## Source data:

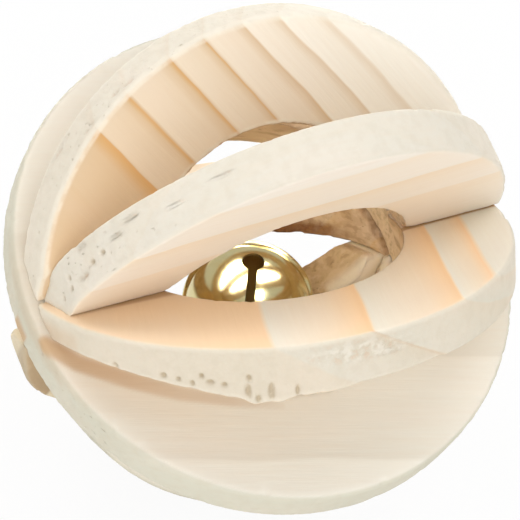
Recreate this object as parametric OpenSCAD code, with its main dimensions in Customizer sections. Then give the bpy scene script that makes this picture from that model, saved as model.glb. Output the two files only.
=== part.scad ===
// Rattle ball for small pets: one full ring and six half rings of pine, glued
// together at the two poles, with a loose jingle bell caged in the middle.
//
// Origin: centre of the ball. +X runs along the pole axis, +Z is up, and the
// ball stands on the rims of its two lowest half rings. A "lean" is the angle
// of a ring's plane about the pole axis, from straight ahead (-Y) up to +Z.

/* [Rings] */
// Outer diameter of the full ring, pole to pole
ball_d = 60; // [55:1:70]
// Thickness of the board that every ring is sawn from
board_t = 5.5; // [4.5:0.1:6]
// Diameter of the hole sawn through the full ring
full_hole_d = 34.4; // [31:0.2:36]
// Outer diameter of the smaller rings that are halved
half_ring_d = 57.6; // [52:0.2:60]
// Diameter of the hole sawn through each of those
half_hole_d = 31.8; // [31:0.2:34]
// Lean of the full ring at the front; the half rings fill the gaps evenly
full_ring_lean = -22.5; // [-22.5:0.5:-20]
// Width of the worn-off edge on every sawn corner
edge_break = 0.25; // [0.1:0.05:0.5]

/* [Seats of the half rings: slide along the pole axis, set-out from it] */
// Seat of the half ring at the front
front_seat = [-0.1, 0.8]; // [-1.5:0.1:2.5]
// Seat of the half ring at the top and front
upper_front_seat = [0.2, 1.4]; // [-1.5:0.1:2.5]
// Seat of the half ring at the top and back
upper_back_seat = [0, 1.5]; // [-1.5:0.1:2.5]
// Seat of the half ring at the back
back_seat = [0.3, 1.1]; // [-1.5:0.1:2.5]
// Seat of the half ring under the back
lower_back_seat = [-1, 1.1]; // [-1.5:0.1:2.5]
// Seat of the half ring under the front
lower_front_seat = [1.2, 0.7]; // [-1.5:0.1:2.5]
// How far the half ring at the back was glued below its lean
back_slip = 0.65; // [0:0.05:1]

/* [Slanted saw cut under the left end of the front half ring] */
// Where the cut starts, along the pole axis
slant_start = -16; // [-20:0.5:-12]
// Slope of the cut
slant = 10.5; // [0.5:0.5:12]

/* [Bell] */
// Outer diameter of the bell's globe
bell_d = 15; // [13:0.5:15]
// Thickness of the bell's brass sheet
bell_wall = 0.4; // [0.3:0.05:0.6]
// How far the rolled seam stands out from the globe
seam_out = 0.35; // [0.2:0.05:0.6]
// Height of each half of the rolled seam
seam_h = 0.45; // [0.3:0.05:0.8]
// Width of the sound slot
slot_w = 1.1; // [0.8:0.1:1.6]
// Diameter of the round hole at each end of the slot
slot_end_d = 2.7; // [2:0.1:3.5]
// Angle from the middle of the mouth to the middle of each end hole
slot_reach = 60; // [30:1:62]
// Diameter of the loop's wire
loop_wire_d = 1.1; // [0.8:0.1:1.4]
// Radius of the loop's bend, to the middle of the wire
loop_bend_r = 1.5; // [1.2:0.1:2]
// Height of the loop above the crown
loop_h = 3; // [2.5:0.1:4]
// Turn of the loop against the slot
loop_turn = 65; // [0:1:90]
// Diameter of the steel pellet that rattles in the bell
pellet_d = 4.2; // [3:0.1:5]

/* [Bell's place] */
// Where the bell has come to rest along the pole axis, from the ball's centre
bell_slide = 0.6; // [-1:0.1:1]
// Lean of the line from the pole axis to the bell's middle, from straight down to the back
bell_swing = 14.9; // [8:0.1:18]
// From the pole axis to the bell's far side, which touches the boards' bores
bell_reach = 16.8; // [16:0.1:17]
// Which way the mouth faces: its turn from straight ahead
mouth_turn = -31; // [-60:1:60]
// Which way the mouth faces: its rise above level
mouth_rise = 26; // [20:1:70]
// Turn of the slot about the middle of the mouth
slot_turn = -92; // [-120:1:-60]

/* [Hidden] */
$fn = 96;

lean_step = 45;                  // eight rims, evenly spaced about the axis
reach = ball_d;                  // longer than anything it has to cut
bell_r = bell_d / 2;
bell_inner_r = bell_r - bell_wall;
bell_sink = bell_reach - bell_r;
bell_middle = [bell_slide, bell_sink * sin(bell_swing), -bell_sink * cos(bell_swing)];
pellet_gap = 0.01;               // the pellet only rests on the sheet
loop_foot_z = bell_inner_r - 1;  // the wire's ends, just inside the crown

// Colours
pine = [0.93, 0.85, 0.72];
brass = [0.80, 0.64, 0.30];
steel = [0.62, 0.63, 0.65];

// The eight rims are numbered from the full ring's front (0), up over the top,
// past the full ring's back (4) and round under the ball.

// How far the board at a rim lies off its own lean, towards the next rim
function slip_at(rim) = rim == 5 ? back_slip : 0;

// Puts a shape drawn flat, with its middle along +Y, in the plane of a rim.
// Its -Z side then faces the next rim.
module at_rim(rim) {
    rotate([180 - full_ring_lean - rim * lean_step, 0, 0])
        translate([0, 0, -slip_at(rim)])
            children();
}

// A flat sawn ring about Z, with its four corners worn off a little
module ring_blank(outer_r, inner_r) {
    half_t = board_t / 2;
    e = edge_break;
    rotate_extrude()
        polygon([
            [inner_r + e, -half_t], [outer_r - e, -half_t],
            [outer_r, e - half_t], [outer_r, half_t - e],
            [outer_r - e, half_t], [inner_r + e, half_t],
            [inner_r, half_t - e], [inner_r, e - half_t]
        ]);
}

// All that lies on one side of a plane through a rim, out to a depth past it:
// towards the next rim (side = 1) or the one before it (side = -1)
module side_of(rim, side, past = 0) {
    at_rim(rim)
        translate([0, 0, side * (past - reach) / 2])
            cube([2 * reach, 2 * reach, reach + past], center = true);
}

// What a saw held aslant took off the far face of a rim's board, at its left end
module slanted_cut(rim) {
    at_rim(rim)
        translate([slant_start, 0, board_t / 2])
            rotate([0, -slant, 0])
                translate([-reach, -reach, 0])
                    cube([reach, 2 * reach, reach]);
}

// A ring sawn in half by the board or boards that it is glued to
module half_ring(rim, seat) {
    color(pine)
        difference() {
            at_rim(rim)
                translate([seat[0], seat[1], 0])
                    ring_blank(half_ring_d / 2, half_hole_d / 2);
            children();
        }
}

// The one ring that stays whole; its rim runs past both poles
module full_ring() {
    color(pine) at_rim(0) ring_blank(ball_d / 2, full_hole_d / 2);
}

// The half rings at the front and back are cut square to the full ring's faces
module front_half_ring() {
    half_ring(1, front_seat) {
        side_of(0, -1, board_t / 2);
        slanted_cut(1);
    }
}

module back_half_ring() {
    half_ring(5, back_seat) side_of(4, -1, board_t / 2);
}

// The other four fit in pairs between two boards, and each pair is mitred
module mitred_half_ring(rim, seat, first_board, last_board, partner_side) {
    half_ring(rim, seat) {
        side_of(first_board, -1, board_t / 2);
        side_of(last_board, 1, board_t / 2);
        side_of((first_board + last_board) / 2, partner_side);
    }
}

module upper_front_half_ring() {
    mitred_half_ring(2, upper_front_seat, 1, 4, 1);
}

module upper_back_half_ring() {
    mitred_half_ring(3, upper_back_seat, 1, 4, -1);
}

module lower_back_half_ring() {
    mitred_half_ring(6, lower_back_seat, 5, 8, 1);
}

module lower_front_half_ring() {
    mitred_half_ring(7, lower_front_seat, 5, 8, -1);
}

// Puts a bell drawn upright, crown up and slot along X, in its place
module in_bell_place() {
    translate(bell_middle)
        rotate([0, 0, mouth_turn])
            rotate([-90 - mouth_rise, 0, 0])
                rotate([0, 0, slot_turn])
                    children();
}

// One half of the bell's sheet, from the seam up, with its rolled lip
module bell_half() {
    difference() {
        union() {
            sphere(r = bell_r);
            cylinder(r = bell_r + seam_out, h = seam_h);
        }
        sphere(r = bell_inner_r);
        translate([0, 0, -reach / 2]) cube(reach, center = true);
    }
}

// The half with the sound slot: a slit with a round hole at each end
module bell_mouth_shell() {
    slot_half_length = bell_r * sin(slot_reach);
    color(brass)
        in_bell_place()
            difference() {
                mirror([0, 0, 1]) bell_half();
                translate([0, 0, -bell_r])
                    cube([2 * slot_half_length, slot_w, bell_d], center = true);
                for (side = [-1, 1])
                    rotate([0, 180 - side * slot_reach, 0])
                        cylinder(d = slot_end_d, h = bell_d);
            }
}

// The half with two small holes, which the loop's wire passes through
module bell_crown_shell() {
    color(brass)
        in_bell_place()
            difference() {
                bell_half();
                rotate([0, 0, loop_turn])
                    for (side = [-1, 1])
                        translate([side * loop_bend_r, 0, 0])
                            cylinder(d = loop_wire_d, h = bell_d);
            }
}

// A bent wire: a half circle on two straight legs that end inside the crown
module bell_loop() {
    bend_z = bell_r + loop_h - loop_bend_r - loop_wire_d / 2;
    color(brass)
        in_bell_place()
            rotate([0, 0, loop_turn]) {
                translate([0, 0, bend_z])
                    rotate([90, 0, 0])
                        rotate_extrude(angle = 180)
                            translate([loop_bend_r, 0]) circle(d = loop_wire_d);
                for (side = [-1, 1])
                    translate([side * loop_bend_r, 0, loop_foot_z])
                        cylinder(d = loop_wire_d, h = bend_z - loop_foot_z);
            }
}

// The loose steel ball, at the lowest point inside the bell
module bell_pellet() {
    drop = bell_inner_r - pellet_d / 2 - pellet_gap;
    color(steel) translate(bell_middle - [0, 0, drop]) sphere(d = pellet_d);
}

full_ring();
upper_back_half_ring();
upper_front_half_ring();
front_half_ring();
lower_front_half_ring();
lower_back_half_ring();
back_half_ring();
bell_mouth_shell();
bell_crown_shell();
bell_loop();
bell_pellet();
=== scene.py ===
"""Looks of a wooden rattle ball: seven sawn pine boards with a loose brass bell inside.

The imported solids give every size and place. Each board is dressed from a copy of its
solid, worked in the board's own plane in millimetres: X along the pole axis, Y outward,
Z through the thickness. The rims are numbered from the full ring's front (0) up over the
top, past its back (4) and round under the ball, as in the part's source.
"""

from __future__ import annotations

import logging
import math
from dataclasses import dataclass, replace
from enum import Enum
from typing import Any, Iterable

import bmesh
import bpy
import numpy as np
from mathutils import Matrix, Vector

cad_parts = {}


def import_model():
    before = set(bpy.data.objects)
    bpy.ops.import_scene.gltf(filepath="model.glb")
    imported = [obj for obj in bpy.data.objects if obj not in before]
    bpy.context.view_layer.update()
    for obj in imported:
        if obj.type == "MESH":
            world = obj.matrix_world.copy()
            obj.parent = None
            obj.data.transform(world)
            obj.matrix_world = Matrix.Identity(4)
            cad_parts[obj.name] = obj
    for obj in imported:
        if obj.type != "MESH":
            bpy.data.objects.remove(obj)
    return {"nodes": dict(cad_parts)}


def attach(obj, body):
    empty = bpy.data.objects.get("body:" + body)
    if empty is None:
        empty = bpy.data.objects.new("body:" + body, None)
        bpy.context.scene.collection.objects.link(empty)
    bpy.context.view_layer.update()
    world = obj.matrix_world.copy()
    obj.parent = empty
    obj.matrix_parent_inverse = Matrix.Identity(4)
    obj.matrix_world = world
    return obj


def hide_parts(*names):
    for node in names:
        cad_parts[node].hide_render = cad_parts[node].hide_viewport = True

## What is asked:
Exactly as they stand, set down the lines from the top of the data through the line with "edge_break = 0.25; // [0.1:0.05:0.5]".

## The response:
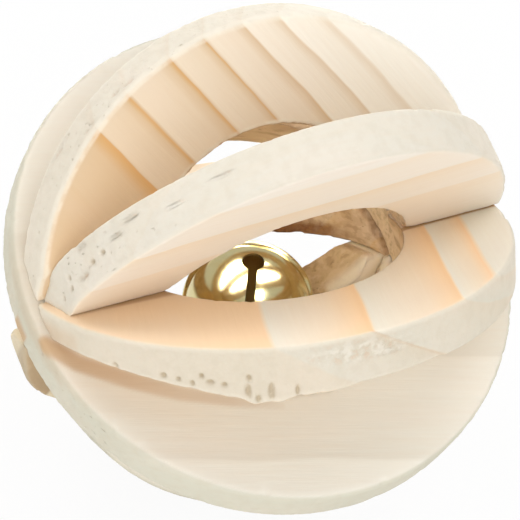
Recreate this object as parametric OpenSCAD code, with its main dimensions in Customizer sections. Then give the bpy scene script that makes this picture from that model, saved as model.glb. Output the two files only.
=== part.scad ===
// Rattle ball for small pets: one full ring and six half rings of pine, glued
// together at the two poles, with a loose jingle bell caged in the middle.
//
// Origin: centre of the ball. +X runs along the pole axis, +Z is up, and the
// ball stands on the rims of its two lowest half rings. A "lean" is the angle
// of a ring's plane about the pole axis, from straight ahead (-Y) up to +Z.

/* [Rings] */
// Outer diameter of the full ring, pole to pole
ball_d = 60; // [55:1:70]
// Thickness of the board that every ring is sawn from
board_t = 5.5; // [4.5:0.1:6]
// Diameter of the hole sawn through the full ring
full_hole_d = 34.4; // [31:0.2:36]
// Outer diameter of the smaller rings that are halved
half_ring_d = 57.6; // [52:0.2:60]
// Diameter of the hole sawn through each of those
half_hole_d = 31.8; // [31:0.2:34]
// Lean of the full ring at the front; the half rings fill the gaps evenly
full_ring_lean = -22.5; // [-22.5:0.5:-20]
// Width of the worn-off edge on every sawn corner
edge_break = 0.25; // [0.1:0.05:0.5]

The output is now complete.